Give the data again exactly, from its opening line through the line in which "return paddle - Pos(0, 0, -PIN_DEPTH)" appears.

————

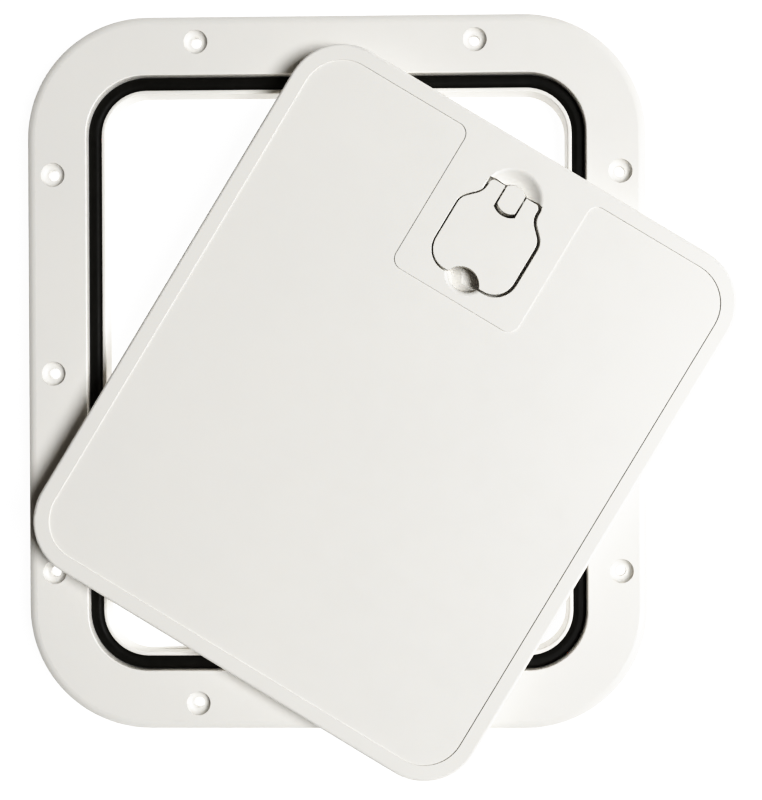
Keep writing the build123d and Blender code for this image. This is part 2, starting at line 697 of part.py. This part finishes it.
def make_paddle():
    paddle = extrude(Pos(0, 0, -PADDLE_THICKNESS) * paddle_outline(), amount=PADDLE_THICKNESS)
    paddle = fillet(top_edges(paddle), POCKET_EDGE)
    ear_sides = edges_at(
        paddle, -PADDLE_THICKNESS, lambda c: c.Y > SHOULDER_Y and abs(c.X) > PADDLE_NECK - RUNNING
    )
    paddle = fillet(ear_sides, EAR_EDGE)
    deep = -PADDLE_THICKNESS - OVERCUT
    slot = block((-SLOT_HALF_WIDTH, SLOT_HALF_WIDTH), (-SLOT_LENGTH, 2 * PADDLE_EAR_END), (deep, OVERCUT))
    end_room = block((-SLOT_HALF_WIDTH, SLOT_HALF_WIDTH), (-2 * SLOT_END_RADIUS, 0), (deep, OVERCUT))
    slot += round_bar(SLOT_END_RADIUS, deep, OVERCUT) & end_room
    paddle -= slot
    paddle -= round_bar(BITE_RADIUS, deep, OVERCUT, 0, BITE_Y)
    paddle -= paddle_core(deep)
    return paddle - Pos(0, 0, -PIN_DEPTH) * cross_bar(PIN_RADIUS, 4 * PADDLE_NECK)


def paddle_core(deep):
    """Hollow under the handle, inside its skirt, crossed by two ribs."""
    low_y = PADDLE_SKIRT - PADDLE_END
    width = 2 * (PADDLE_HALF_WIDTH - PADDLE_SKIRT)
    length = CORE_TOP_Y - low_y
    core = Pos(0, low_y + length / 2, 0) * slab(width, length, CORE_CORNER, deep, -PADDLE_SKIN)
    core -= round_bar(BITE_RADIUS + PADDLE_SKIRT, deep, 0, 0, BITE_Y)
    for x in CORE_RIBS_X:
        core -= block((x - CORE_RIB / 2, x + CORE_RIB / 2), (low_y, CORE_TOP_Y), (deep, 0))
    return core


def make_paddle_pin():
    pin = Cylinder(PIN_RADIUS, 2 * PADDLE_NECK - PIN_SHORT)
    pin = chamfer(pin.edges().filter_by(GeomType.CIRCLE), PIN_SHORT / 2)
    return Pos(0, 0, -PIN_DEPTH) * Rot(0, 90, 0) * pin


def make_cam():
    tip_y = CAM_REACH - CAM_WIDTH / 2
    arm = block((-CAM_WIDTH / 2, CAM_WIDTH / 2), (0, tip_y), (cam_bottom, -CAM_TOP))
    arm += round_bar(CAM_WIDTH / 2, cam_bottom, -CAM_TOP, 0, tip_y)
    cam = arm + round_bar(CAM_HUB_RADIUS, cam_bottom, -CAM_TOP)
    lead_in = edges_at(cam, -CAM_TOP, lambda c: c.Y > CAM_REACH / 2)
    cam = chamfer(lead_in, CAM_LEAD_IN, CAM_LEAD_IN)
    return cam - round_bar(STEM_RADIUS + RUNNING, cam_bottom - OVERCUT, 0)


def make_cam_washer():
    low = cam_bottom - CAM_WASHER_THICKNESS
    return tube(CAM_WASHER_RADIUS, CAM_SCREW_RADIUS + 2 * RUNNING, low, cam_bottom)


def make_cam_lock_washer():
    """Split ring; the split is slanted as in a spring washer."""
    high = lock_washer_bottom + LOCK_WASHER_THICKNESS
    ring = tube(LOCK_WASHER_RADIUS, CAM_SCREW_RADIUS + 3 * RUNNING, lock_washer_bottom, high)
    split = block(
        (-LOCK_SPLIT / 2, LOCK_SPLIT / 2),
        (0, LOCK_WASHER_RADIUS + OVERCUT),
        (-2 * LOCK_WASHER_THICKNESS, 2 * LOCK_WASHER_THICKNESS),
    )
    return ring - Pos(0, 0, (lock_washer_bottom + high) / 2) * Rot(0, LOCK_SPLIT_SLANT, 0) * split


def make_cam_screw():
    head_bottom = lock_washer_bottom - CAM_SCREW_HEAD_HEIGHT
    head = round_bar(CAM_SCREW_HEAD_RADIUS, head_bottom, lock_washer_bottom)
    head = fillet(bottom_edges(head), CAM_SCREW_EDGE)
    reach = DRIVE_REACH * CAM_SCREW_HEAD_RADIUS
    drive = cross_drive(reach, DRIVE_HALF_WIDTH, head_bottom - OVERCUT, head_bottom + DRIVE_DEPTH)
    return head - drive + round_bar(CAM_SCREW_RADIUS - RUNNING, lock_washer_bottom, -CAM_SCREW_TOP)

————

**OUTPUT OF THE TASK:**
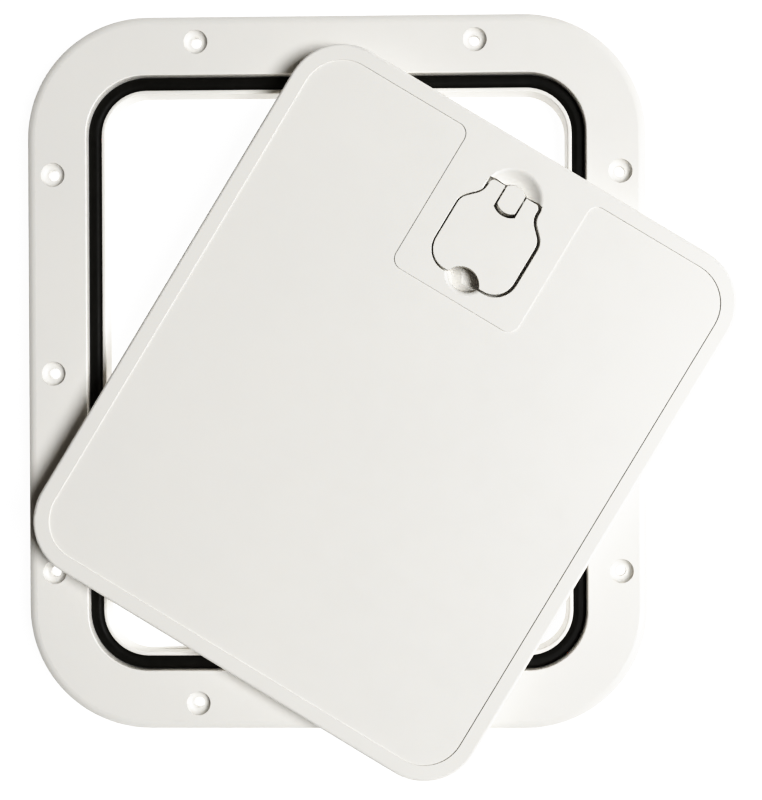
Keep writing the build123d and Blender code for this image. This is part 2, starting at line 697 of part.py. This part finishes it.
def make_paddle():
    paddle = extrude(Pos(0, 0, -PADDLE_THICKNESS) * paddle_outline(), amount=PADDLE_THICKNESS)
    paddle = fillet(top_edges(paddle), POCKET_EDGE)
    ear_sides = edges_at(
        paddle, -PADDLE_THICKNESS, lambda c: c.Y > SHOULDER_Y and abs(c.X) > PADDLE_NECK - RUNNING
    )
    paddle = fillet(ear_sides, EAR_EDGE)
    deep = -PADDLE_THICKNESS - OVERCUT
    slot = block((-SLOT_HALF_WIDTH, SLOT_HALF_WIDTH), (-SLOT_LENGTH, 2 * PADDLE_EAR_END), (deep, OVERCUT))
    end_room = block((-SLOT_HALF_WIDTH, SLOT_HALF_WIDTH), (-2 * SLOT_END_RADIUS, 0), (deep, OVERCUT))
    slot += round_bar(SLOT_END_RADIUS, deep, OVERCUT) & end_room
    paddle -= slot
    paddle -= round_bar(BITE_RADIUS, deep, OVERCUT, 0, BITE_Y)
    paddle -= paddle_core(deep)
    return paddle - Pos(0, 0, -PIN_DEPTH) * cross_bar(PIN_RADIUS, 4 * PADDLE_NECK)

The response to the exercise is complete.